L'ensemble des philosophèmes véhiculés depuis le début de l'ère chrétienne par la littérature patristique puis, après saint Augustin, par les théologiens représente le trésor conceptuel dont se nourrira la philosophie moderne. Il se compose ou dérive autant des termes hérités de la philosophie grecque que des formules bibliques. Ainsi « le nom qui est au-dessus de tout nom » (Philipp., ii, 9) laisse-t-il entendre le thème hébraïque du nom éternel, redoutable, qu'il faut louer et sanctifier, mais qui, bien que révélé, ne peut être prononcé. Toutes ces connotations demeureront à l'horizon des termes de transcendance, d'extériorité, du Dieu infini, lointain et invisible, séparé : le Tout Autre. En revanche, les poètes et les philosophes païens, implicitement cités par Paul devant l'Aréopage, inspirent l'idée de l'absolu « en lequel nous avons la vie, le mouvement et l'être [...] car nous sommes de sa race ». Et là se laissent percevoir les notions d'immanence, d'intériorité, de vie actuelle du divin dans la totalité de ce qui est. Extra et intra cuncta, absence et présence. Mais cette dualité atteste aussi une origine platonicienne : d'un côté, la première hypothèse du Parménide, ou encore le Bien au-delà de l'essence. De l'autre, la seconde, ou encore le Bien qui donne à toutes choses d'être et d'être connues. Ainsi s'esquissent les « hautes pensées » de ceux qui ne s'arrêtent pas « aux syllabes du nom [de Dieu] » (Descartes à Mersenne, 6 mai 1630).

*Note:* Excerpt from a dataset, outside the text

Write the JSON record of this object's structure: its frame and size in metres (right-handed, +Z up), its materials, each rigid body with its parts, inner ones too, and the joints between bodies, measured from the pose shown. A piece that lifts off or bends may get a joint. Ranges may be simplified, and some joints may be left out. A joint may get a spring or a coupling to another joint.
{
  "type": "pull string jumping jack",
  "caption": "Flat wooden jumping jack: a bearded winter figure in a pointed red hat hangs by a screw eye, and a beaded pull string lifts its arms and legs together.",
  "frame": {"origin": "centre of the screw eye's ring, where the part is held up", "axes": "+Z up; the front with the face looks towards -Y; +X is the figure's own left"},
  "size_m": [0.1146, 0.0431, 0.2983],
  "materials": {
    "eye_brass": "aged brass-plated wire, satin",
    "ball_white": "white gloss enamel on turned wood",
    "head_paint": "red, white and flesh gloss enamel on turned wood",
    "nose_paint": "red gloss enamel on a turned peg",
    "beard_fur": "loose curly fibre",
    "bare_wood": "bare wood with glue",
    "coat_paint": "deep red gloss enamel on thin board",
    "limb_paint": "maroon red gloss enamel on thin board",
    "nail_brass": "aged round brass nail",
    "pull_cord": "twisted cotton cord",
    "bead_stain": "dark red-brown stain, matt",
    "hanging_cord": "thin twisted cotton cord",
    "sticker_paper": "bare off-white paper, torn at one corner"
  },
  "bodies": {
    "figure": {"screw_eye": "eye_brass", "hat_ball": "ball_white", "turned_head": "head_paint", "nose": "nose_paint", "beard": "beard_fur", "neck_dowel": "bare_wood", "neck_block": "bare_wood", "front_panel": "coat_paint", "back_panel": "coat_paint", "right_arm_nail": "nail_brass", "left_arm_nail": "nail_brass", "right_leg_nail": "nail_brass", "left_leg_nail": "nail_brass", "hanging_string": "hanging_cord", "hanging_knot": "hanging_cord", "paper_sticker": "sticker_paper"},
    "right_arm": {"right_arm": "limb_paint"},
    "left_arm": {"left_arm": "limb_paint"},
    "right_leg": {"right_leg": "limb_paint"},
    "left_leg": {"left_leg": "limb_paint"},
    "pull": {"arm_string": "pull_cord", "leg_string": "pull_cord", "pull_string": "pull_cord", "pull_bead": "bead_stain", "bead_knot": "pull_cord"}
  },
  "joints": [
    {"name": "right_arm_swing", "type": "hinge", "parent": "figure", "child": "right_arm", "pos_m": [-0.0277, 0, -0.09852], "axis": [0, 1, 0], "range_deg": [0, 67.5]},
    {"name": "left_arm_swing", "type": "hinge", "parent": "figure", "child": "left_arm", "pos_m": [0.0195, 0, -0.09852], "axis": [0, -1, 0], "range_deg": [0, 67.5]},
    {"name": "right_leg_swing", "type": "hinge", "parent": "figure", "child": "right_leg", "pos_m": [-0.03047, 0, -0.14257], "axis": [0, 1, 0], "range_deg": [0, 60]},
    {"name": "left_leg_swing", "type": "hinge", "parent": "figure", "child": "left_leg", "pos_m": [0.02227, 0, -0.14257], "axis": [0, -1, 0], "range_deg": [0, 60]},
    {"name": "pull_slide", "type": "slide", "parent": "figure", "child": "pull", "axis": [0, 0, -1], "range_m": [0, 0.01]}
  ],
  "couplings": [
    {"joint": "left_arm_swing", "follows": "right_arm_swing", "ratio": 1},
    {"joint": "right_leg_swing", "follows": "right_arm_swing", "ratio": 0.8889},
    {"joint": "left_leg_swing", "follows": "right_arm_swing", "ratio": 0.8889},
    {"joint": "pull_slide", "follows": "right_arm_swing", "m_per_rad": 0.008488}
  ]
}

La philosophie moderne revendiquera à juste titre son originalité, car la pensée de la pensée prend ici un sens différent de celui qu'elle avait chez Aristote. L'autonomie du cogito met en scène un sum, en lequel la pensée saisit l'être en se saisissant d'elle-même. Et, cependant, l'eidos, au sens platonicien du terme, continue d'imposer sa loi, même si ce qui est à penser n'est pas sans rapport avec celui qui pense. Il importe donc d'être attentif à cet héritage multiforme pour comprendre ce dont il s'agit quand on parle du Dieu de la métaphysique moderne. Ainsi, chez Descartes, la philosophie ne peut s'arrêter à « ce qui s'appelle Deus en latin, et qui est adoré par les hommes » (lettre à Mersenne déjà citée). Penser Dieu, c'est aussi comprendre que les vérités d'entendement « sont quelque chose de moindre et de sujet », car tout cela dépend d'un « être infini et incompréhensible ». C'est dire la puissance et l'impuissance de l'homme pensant, qui ne pose la question de Dieu qu'en partant de la finitude de la conscience de soi, qui découvre sa capacité de penser l'étant, mais en même temps son incapacité à se fonder elle-même. L'intime liaison du fini et de l'infini se manifeste du fait que l'infini se livre à moi dans la pensée, sans que soit annulée la différence.

Après Descartes, Malebranche et Leibniz entreprennent de reconnaître, en raison, l'être de Dieu et de parler de l'ordre de son entendement et de ses desseins, sans pour autant suivre la voie spinoziste de l'émanation nécessaire du fini à partir de l'unique substance. Plus théologien, Malebranche demeure sensible à l'incompréhensibilité de la loi divine, alors que pour Leibniz la monade-homme dépendant de Dieu partage avec lui la même rationalité. Étant toutefois de moindre envergure, la raison humaine ne peut concevoir qu'une partie des possibles conçus par l'entendement divin, voulus par sa bonté, réalisés par sa puissance. L'extension progressive du principe de raison fait apparaître Dieu comme ultima ratio, comme ens necessarium. Mais, chez ces philosophes, l'emprise de la foi chrétienne est telle que Dieu reste le libre[...]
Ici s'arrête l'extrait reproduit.